The same goes for committee assignments. Each councilmember could have stated which committee s/he wanted to chair and why, what s/he hoped to accomplish as chair and why s/he felt most qualified. Perhaps committee structure could then have been altered so everyone could have gotten his or her choice. Where there were two vying for the same committee, whether for chair or for membership, that could have been decided by majority vote or accommodation.

When councilmember Shaylene Iseri-Carvalho was a brand new member of the council, the chair-to-be tried to organize among the “senior” members (everyone who had already served on the council) first. I said we should consider councilmember Iseri-Carvalho’s desires as well. When we found out that she wanted to be on the Planning Committee, councilmember Rapozo graciously gave up his membership on the Planning Committee to allow her to be a member.

There are many ways to decide who will chair and sit on committees. The way that accomplishes that goal with the greatest aloha would be the way to try first because it gives equal respect to all members — who deserve equal respect.

This would establish a wonderful beginning for the new council we elected to make good decisions on behalf of our community.

• JoAnn Yukimura, Lihu‘e

Marriott’s ‘minor one’

The Saturday, Nov. 22 news article, “Marriott states building stop merely a schedule revision,” states, “‘Marriott representatives expressed little concern over their change in schedule,’ Director of Sales James Barry said. ‘The revision is a minor one.’”

A minor one?

This schedule revision may have been minor to you, Mr. Barry, but for the people involved in the construction of the project, it is far from minor. For the contractors and employees who made commitments to the project, turned down other work, planned for this work to continue well into 2009, and expected to provide jobs that would support local families, this is not minor.

To many who were on this project, what this means is layoffs, higher unemployment and jeopardizing the stability of small businesses that have been part of this community for years. I do not consider that to be minor.

Tell those going into the unemployment line, right before the holidays, how minor this is — stopping a project while in various stages of completion.

Marriott has been a good neighbor and a positive part of this community. I do not believe that Marriott’s construction group shares in Mr. Barry’s opinion. This has been a blow to all those involved in the construction and we are hopeful for completion of this project in the very near future.

• Norbert Fahler, Lihu‘e

Travesty, ineptitude and dysfunction

This letter should be read in conjunction with Luke Shanahan’s excellent report on Monday’s 2 p.m. council meeting (“First council meeting a little rocky,” A1, Nov. 25).

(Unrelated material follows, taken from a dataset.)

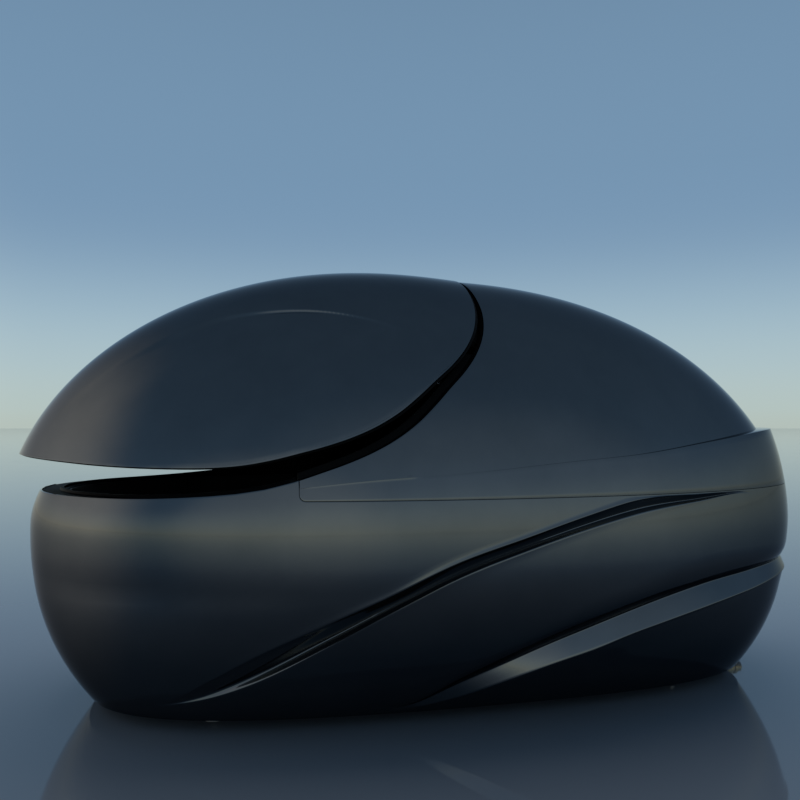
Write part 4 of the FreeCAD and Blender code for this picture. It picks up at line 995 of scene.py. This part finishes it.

My wife and I chose to bypass that meeting and attend the Charter Commission’s 4 p.m. meeting.

Travesty is the first word that comes to mind when reading about proceedings at the council, while “inept” and “dysfunctional” most aptly describe the commission meeting. May we assume that the two meetings are harbingers of the future?

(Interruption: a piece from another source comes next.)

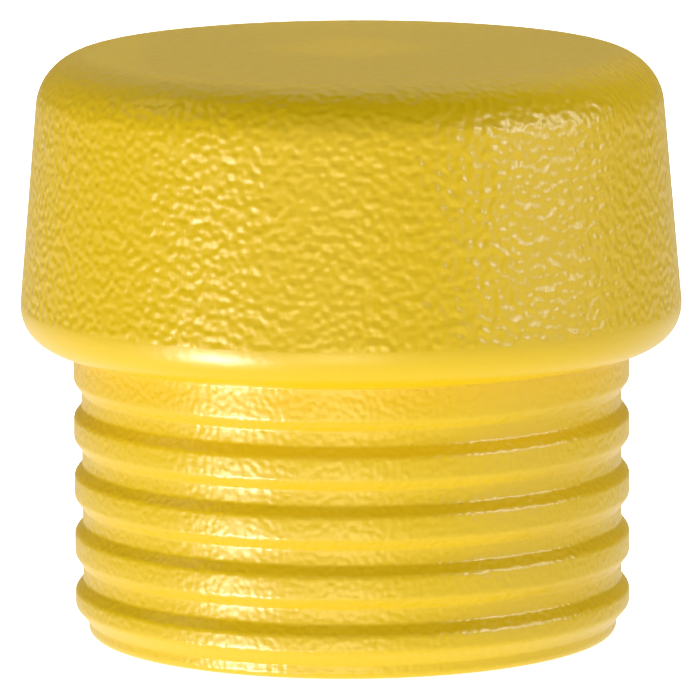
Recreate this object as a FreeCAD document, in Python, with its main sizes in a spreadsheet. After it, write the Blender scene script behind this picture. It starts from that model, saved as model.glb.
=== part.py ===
import FreeCAD, Part
import math
import os

import Sketcher

# Push-in striking face for a soft-face mallet, in millimetres. The real thing is one solid
# polyurethane moulding, so the document holds one body: a head with a gently crowned striking
# face, a rounded rim where the mould parts, and a ribbed spigot that is pressed into the
# mallet's socket. +Z runs along the axis towards the striking face, and z = 0 is the spigot's
# end face.

NODE = "mallet_face"
GROOVE_COUNT = 4  # between the spigot's five ribs

# alias, value, what it is. Angles are in degrees and the rest in millimetres.
DIMENSIONS = [
    ("head_dia", 50.0, "largest diameter, round the rim"),
    ("head_height", 22.5, "shoulder to the top of the crown"),
    ("head_draft", 5.0, "how far the head's side leans in towards the face"),
    ("crown_rise", 0.35, "height of the striking face's crown"),
    ("face_edge_radius", 4.2, "round between the striking face and the side"),
    ("rim_radius", 3.15, "round between the side and the shoulder"),
    ("shoulder_root_radius", 0.3, "fillet between the shoulder and the spigot"),
    ("spigot_length", 22.1, "end face to shoulder"),
    ("rib_dia", 42.1, "over the ribs, a press fit in a 42 mm socket"),
    ("rib_pitch", 4.43, "from one rib to the next"),
    ("rib_edge_radius", 0.65, "round on each rib's edges"),
    ("first_groove", 4.0, "shoulder to the middle of the first groove"),
    ("groove_depth", 0.6, "rib to groove floor"),
    ("groove_floor", 1.15, "width of the groove's floor, corner to corner"),
    ("groove_flank", 37.0, "lean of the groove's flanks from the axis"),
    ("groove_root_radius", 0.4, "fillet between the groove's floor and its flanks"),
    ("last_rib_end", 2.25, "end face to the last rib's lower corner"),
    ("nose_dia", 40.1, "plain end that starts the spigot in its socket"),
    ("nose_height", 1.1, "end face to the foot of the last rib"),
    ("nose_root_radius", 0.3, "fillet at the foot of the last rib"),
    ("nose_edge_radius", 0.65, "round on the end face's rim"),
    ("gate_recess_dia", 9.0, "dish that keeps the gate mark off the socket's floor"),
    ("gate_recess_depth", 0.8, "depth of that dish"),
    ("gate_dia", 3.4, "trimmed gate in the middle of the dish"),
    ("gate_height", 0.45, "height of the trimmed gate above the dish's floor"),
    ("ejector_dia", 5.0, "ejector pin marks"),
    ("ejector_depth", 0.15, "depth of the marks"),
    ("ejector_circle_dia", 27.0, "circle that the marks are centred on"),
    ("ejector_count", 3, "number of marks"),
]

# Places that follow from the dimensions, as expressions for the document.
D = "Dimensions."
RIB_R = f"{D}rib_dia / 2"
NOSE_R = f"{D}nose_dia / 2"
GROOVE_R = f"{D}rib_dia / 2 - {D}groove_depth"
HALF_FLOOR = f"{D}groove_floor / 2"
HALF_MOUTH = f"({D}groove_floor / 2 + {D}groove_depth / tan({D}groove_flank))"
TOTAL_HEIGHT = f"{D}spigot_length + {D}head_height"
FACE_CORNER_Z = f"{TOTAL_HEIGHT} - {D}crown_rise"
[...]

The commission managed to muster a quorum for about an hour. While awaiting a quorum, the chairman allowed expressions of appreciation for Commissioner Walter Briant who died last week and who labored mightily during the past year to bring a county manager proposal before the voters.

After officially convening the commission managed to take two actions — approve the agenda and a set of minutes. In the end the meeting fizzled out when the departure of one member left the commission without a quorum and without the ability even to pass a motion to adjourn.

The commission failed to elect a new chair and vice-chair, leaving chairman Jonathan Chun, who by charter should have been replaced in September, to extend his illegal tenure.  There was even a motion at one point to re-elect Chun as chair, an action that would have violated the charter as well, but the idea was nixed by advisers.

A “discussion” about a process for releasing county attorney opinions was designed to go nowhere and succeeded admirably as members of the commission and the public talked past each other about the obstacles created for the commission by the county attorney’s office.

A “discussion” about a process related to a county manager proposal was cut off in the middle of public comment when the commission lost its quorum and the meeting fizzled out.

The agenda listed a meeting of the commission for December and made room for commissioners to propose agenda items, but since the commission did not reach that point in its agenda no one could say what will happen next. Further clouding the picture is the fact that the terms of two members end in December and a replacement for Walter Briant must be appointed.

About 20 members of the public endured the proceedings.